BUSH [video clip]: You know, it's amazing that people say to me, well, he's just breaking the law. If I wanted to break the law, why was I briefing Congress?
RADDATZ: And rather than refer to the spying as "domestic surveillance," the president today called it a '"terrorist surveillance program."
From the January 23 broadcast of CBS' Evening News, with CBS chief White House correspondent John Roberts:
ROBERTS: President Bush opened up a new line of defense at the NSA eavesdropping today, scoffing at claims he broke the law.
BUSH [video clip]: You know it's amazing that people say to me, well, he was just breaking the law. If I wanted to break the law, why was I briefing Congress?
ROBERTS: To a crowd of 9,000 people at Kansas State University, he described the spying as a terrorist surveillance program. No scandal here, he insisted. In fact, it would be scandalous not to do it.
From the January 23 edition of CNN's American Morning:
O'BRIEN: All right, belt and suspenders, why not go to Congress, just get them to bless it and then you have controversy, right?

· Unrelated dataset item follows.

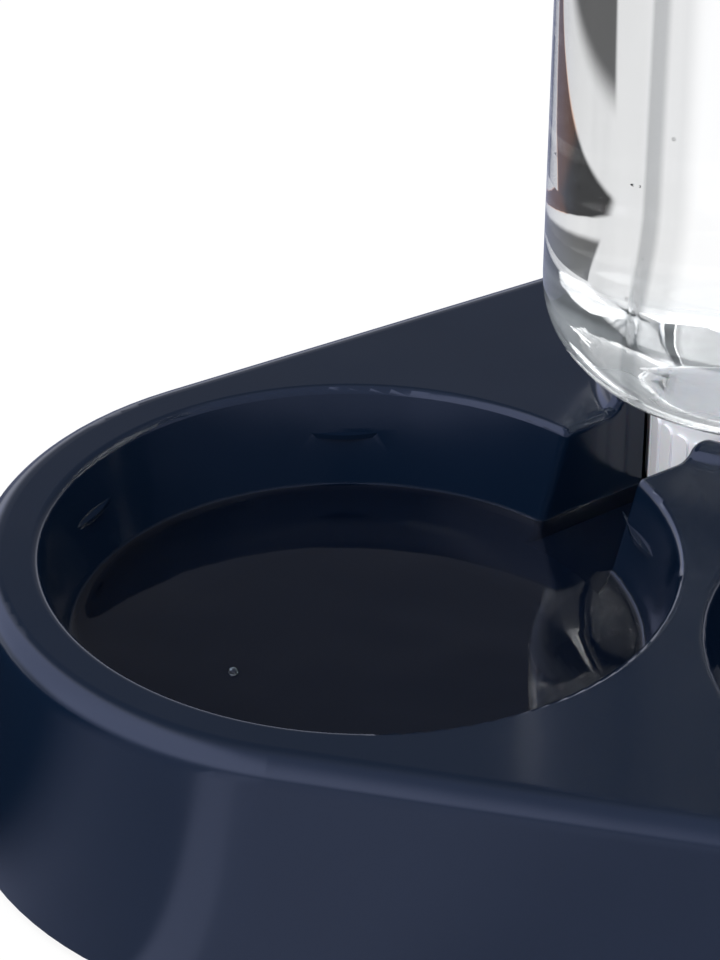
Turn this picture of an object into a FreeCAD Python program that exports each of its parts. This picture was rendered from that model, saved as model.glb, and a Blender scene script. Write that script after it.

BARTLETT: We went to Congress. We talked to the chairman and the ranking member of the intelligence committee. We talked to the leadership, both Republican and Democrat, House and Senate. These very discussions happened three to four years ago. The decision then, which was the right decision, is that having a public debate about this would only tell the enemy what exactly we are doing to surveil them. The fact of the matter is, everybody came to the same conclusion, that what the president was doing was legal and was necessary.
I mean, think about it, Miles, if the president of the United States was consciously breaking the law, why would he go inform the Congress that he was doing it? It's not common sense to come to that conclusion, because the right conclusion is that he has the authority to do it. We're using other aspects of the laws, whether it be FISA or other aspects of our intelligence capabilities, to fight this war. This is a critical element as well, and we're going to continue to use it.
O'BRIEN: But, Dan, just people at home watching this morning, I think many of them just feel at its very basic level this -- it feels un-American.